Dataset extract |
= = = = = = =
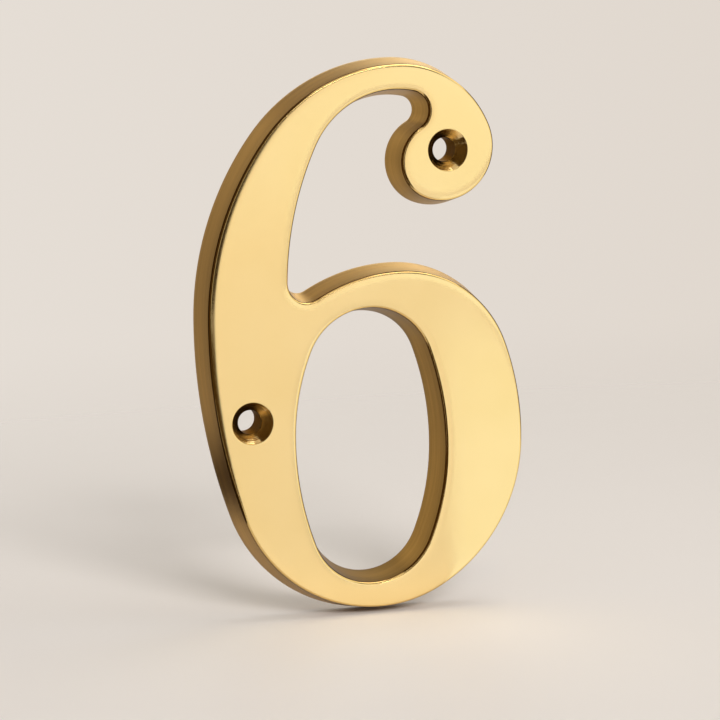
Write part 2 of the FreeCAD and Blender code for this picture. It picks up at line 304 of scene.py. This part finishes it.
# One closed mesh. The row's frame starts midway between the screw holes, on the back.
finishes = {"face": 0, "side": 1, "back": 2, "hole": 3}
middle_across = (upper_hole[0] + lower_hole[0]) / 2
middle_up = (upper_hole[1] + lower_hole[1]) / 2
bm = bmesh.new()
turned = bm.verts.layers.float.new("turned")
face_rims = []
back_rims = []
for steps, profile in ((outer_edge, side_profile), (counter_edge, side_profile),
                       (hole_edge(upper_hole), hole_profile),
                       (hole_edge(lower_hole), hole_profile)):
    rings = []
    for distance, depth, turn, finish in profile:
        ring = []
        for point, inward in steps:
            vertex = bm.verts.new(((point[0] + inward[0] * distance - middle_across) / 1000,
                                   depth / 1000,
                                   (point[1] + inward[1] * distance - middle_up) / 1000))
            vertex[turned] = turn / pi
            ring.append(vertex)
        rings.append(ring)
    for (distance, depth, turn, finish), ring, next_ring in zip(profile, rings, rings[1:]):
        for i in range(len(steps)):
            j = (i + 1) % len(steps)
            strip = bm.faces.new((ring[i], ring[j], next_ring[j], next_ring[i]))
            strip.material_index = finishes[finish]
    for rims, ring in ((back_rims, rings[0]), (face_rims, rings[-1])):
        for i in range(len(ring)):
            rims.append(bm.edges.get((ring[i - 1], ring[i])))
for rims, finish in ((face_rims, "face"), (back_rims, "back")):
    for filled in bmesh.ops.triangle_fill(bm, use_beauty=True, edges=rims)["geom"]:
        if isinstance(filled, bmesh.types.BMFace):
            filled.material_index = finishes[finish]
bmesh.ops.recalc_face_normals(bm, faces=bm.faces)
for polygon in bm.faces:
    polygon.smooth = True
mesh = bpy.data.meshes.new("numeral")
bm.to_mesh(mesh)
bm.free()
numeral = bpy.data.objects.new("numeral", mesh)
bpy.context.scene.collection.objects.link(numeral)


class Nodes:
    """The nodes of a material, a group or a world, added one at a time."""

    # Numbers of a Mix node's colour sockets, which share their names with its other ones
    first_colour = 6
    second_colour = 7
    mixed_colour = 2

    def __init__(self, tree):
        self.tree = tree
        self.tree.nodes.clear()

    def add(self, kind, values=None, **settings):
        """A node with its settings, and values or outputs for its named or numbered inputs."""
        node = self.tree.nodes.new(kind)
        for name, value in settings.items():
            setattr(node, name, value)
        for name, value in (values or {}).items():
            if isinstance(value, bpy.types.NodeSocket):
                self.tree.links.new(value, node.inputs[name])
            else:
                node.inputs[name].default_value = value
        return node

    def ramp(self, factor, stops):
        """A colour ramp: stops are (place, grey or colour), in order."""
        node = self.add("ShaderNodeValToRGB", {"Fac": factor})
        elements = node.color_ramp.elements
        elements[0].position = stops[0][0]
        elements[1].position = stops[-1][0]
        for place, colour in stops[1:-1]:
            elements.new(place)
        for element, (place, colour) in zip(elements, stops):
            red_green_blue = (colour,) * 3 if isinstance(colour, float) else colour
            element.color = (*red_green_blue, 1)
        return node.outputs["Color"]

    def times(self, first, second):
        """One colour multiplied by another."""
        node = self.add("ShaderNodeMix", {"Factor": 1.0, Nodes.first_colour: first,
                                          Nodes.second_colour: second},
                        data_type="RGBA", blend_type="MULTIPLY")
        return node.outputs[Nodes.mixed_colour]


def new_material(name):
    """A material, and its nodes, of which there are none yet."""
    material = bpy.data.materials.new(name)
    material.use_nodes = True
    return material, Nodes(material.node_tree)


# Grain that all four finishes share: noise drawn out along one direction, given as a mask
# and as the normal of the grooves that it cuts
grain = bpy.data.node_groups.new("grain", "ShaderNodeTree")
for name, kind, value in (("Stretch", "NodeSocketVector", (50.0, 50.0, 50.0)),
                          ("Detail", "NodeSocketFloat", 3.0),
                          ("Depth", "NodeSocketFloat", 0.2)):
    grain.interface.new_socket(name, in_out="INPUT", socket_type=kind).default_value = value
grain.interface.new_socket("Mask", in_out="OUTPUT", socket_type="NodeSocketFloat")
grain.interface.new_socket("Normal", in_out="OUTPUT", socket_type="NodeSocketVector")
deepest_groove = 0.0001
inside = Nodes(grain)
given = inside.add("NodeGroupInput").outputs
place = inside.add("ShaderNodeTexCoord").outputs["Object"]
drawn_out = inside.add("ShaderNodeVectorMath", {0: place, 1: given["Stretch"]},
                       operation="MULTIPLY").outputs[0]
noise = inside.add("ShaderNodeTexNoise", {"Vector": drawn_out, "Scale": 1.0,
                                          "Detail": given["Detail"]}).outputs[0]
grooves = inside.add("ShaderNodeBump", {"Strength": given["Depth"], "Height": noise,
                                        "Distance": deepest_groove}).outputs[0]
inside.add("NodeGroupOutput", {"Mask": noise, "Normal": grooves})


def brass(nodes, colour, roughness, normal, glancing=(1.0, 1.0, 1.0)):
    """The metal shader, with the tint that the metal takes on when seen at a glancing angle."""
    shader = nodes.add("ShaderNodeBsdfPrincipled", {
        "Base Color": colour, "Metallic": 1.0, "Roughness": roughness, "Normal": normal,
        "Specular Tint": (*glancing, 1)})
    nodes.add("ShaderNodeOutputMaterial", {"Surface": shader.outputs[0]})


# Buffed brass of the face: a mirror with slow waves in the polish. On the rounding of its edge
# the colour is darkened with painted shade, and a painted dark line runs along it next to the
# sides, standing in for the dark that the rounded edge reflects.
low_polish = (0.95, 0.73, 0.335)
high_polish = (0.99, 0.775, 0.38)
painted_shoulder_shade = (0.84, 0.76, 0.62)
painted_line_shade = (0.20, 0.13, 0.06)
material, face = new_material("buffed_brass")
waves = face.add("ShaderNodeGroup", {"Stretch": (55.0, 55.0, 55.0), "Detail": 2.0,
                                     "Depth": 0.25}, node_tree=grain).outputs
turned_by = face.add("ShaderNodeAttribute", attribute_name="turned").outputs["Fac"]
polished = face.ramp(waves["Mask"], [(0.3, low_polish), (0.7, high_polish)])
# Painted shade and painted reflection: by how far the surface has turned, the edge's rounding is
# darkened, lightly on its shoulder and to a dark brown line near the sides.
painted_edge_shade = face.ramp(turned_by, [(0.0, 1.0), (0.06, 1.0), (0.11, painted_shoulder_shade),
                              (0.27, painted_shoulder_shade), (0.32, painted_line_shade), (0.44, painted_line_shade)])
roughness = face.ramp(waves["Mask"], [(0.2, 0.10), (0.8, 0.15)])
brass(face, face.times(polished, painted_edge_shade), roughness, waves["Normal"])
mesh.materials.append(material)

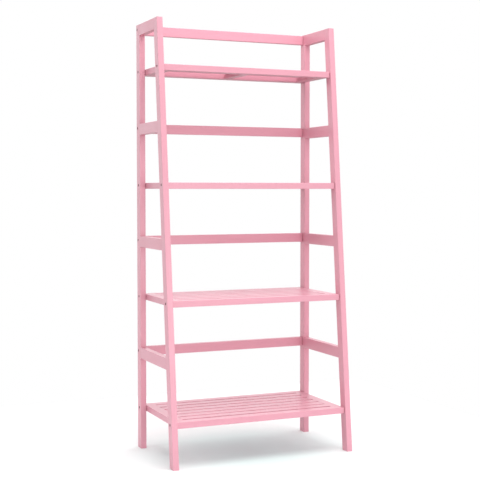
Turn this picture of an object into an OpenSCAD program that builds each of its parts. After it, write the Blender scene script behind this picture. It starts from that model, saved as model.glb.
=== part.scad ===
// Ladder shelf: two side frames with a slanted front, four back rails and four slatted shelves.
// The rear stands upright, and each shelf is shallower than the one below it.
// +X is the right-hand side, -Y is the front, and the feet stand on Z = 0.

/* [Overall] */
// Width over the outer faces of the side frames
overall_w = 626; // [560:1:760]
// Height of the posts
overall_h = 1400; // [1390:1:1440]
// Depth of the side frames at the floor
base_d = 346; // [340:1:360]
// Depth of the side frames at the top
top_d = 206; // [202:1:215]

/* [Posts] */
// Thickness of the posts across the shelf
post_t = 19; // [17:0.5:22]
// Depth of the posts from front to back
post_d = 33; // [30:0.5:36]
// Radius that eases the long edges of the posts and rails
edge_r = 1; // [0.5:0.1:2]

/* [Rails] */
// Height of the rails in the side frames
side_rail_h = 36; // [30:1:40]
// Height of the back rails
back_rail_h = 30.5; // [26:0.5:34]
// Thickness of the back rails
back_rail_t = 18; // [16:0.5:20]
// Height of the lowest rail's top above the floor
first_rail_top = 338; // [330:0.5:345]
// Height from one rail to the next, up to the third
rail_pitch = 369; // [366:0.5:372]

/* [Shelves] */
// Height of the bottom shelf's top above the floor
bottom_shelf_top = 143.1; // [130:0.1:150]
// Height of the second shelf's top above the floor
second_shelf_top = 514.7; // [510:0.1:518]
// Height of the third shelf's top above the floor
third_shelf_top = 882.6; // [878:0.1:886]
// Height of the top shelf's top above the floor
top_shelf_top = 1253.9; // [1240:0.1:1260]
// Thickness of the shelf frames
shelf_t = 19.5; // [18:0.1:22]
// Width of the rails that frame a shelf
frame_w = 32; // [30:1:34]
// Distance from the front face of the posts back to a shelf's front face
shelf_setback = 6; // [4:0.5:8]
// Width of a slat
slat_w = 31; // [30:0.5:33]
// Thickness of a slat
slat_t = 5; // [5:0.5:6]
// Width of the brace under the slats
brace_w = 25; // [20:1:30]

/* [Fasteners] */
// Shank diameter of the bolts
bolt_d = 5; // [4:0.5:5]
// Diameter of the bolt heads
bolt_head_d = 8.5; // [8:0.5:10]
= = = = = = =
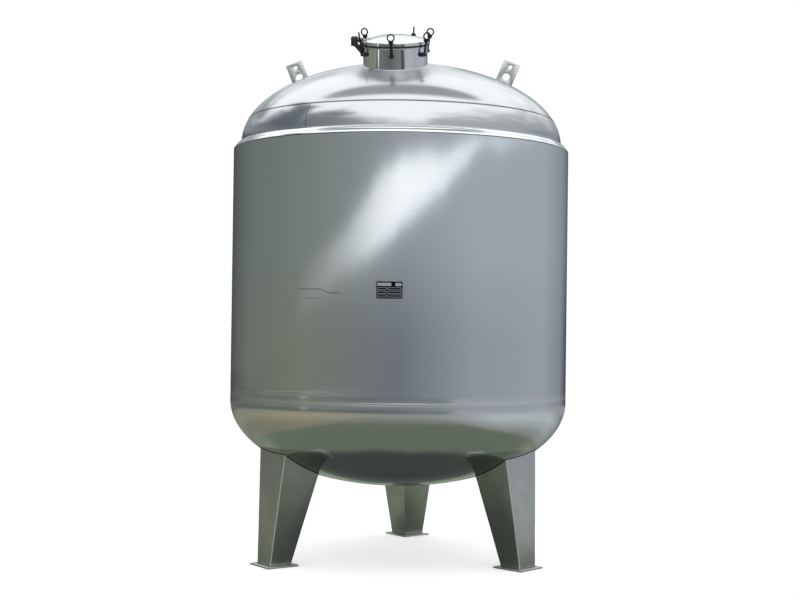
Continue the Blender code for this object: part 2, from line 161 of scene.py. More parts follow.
= = = = = = =
Given exercise | Pull out every line in the material above where "scene" occurs.

The output |
Write part 2 of the FreeCAD and Blender code for this picture. It picks up at line 304 of scene.py. This part finishes it.
bpy.context.scene.collection.objects.link(numeral)
Turn this picture of an object into an OpenSCAD program that builds each of its parts. After it, write the Blender scene script behind this picture. It starts from that model, saved as model.glb.
Continue the Blender code for this object: part 2, from line 161 of scene.py. More parts follow.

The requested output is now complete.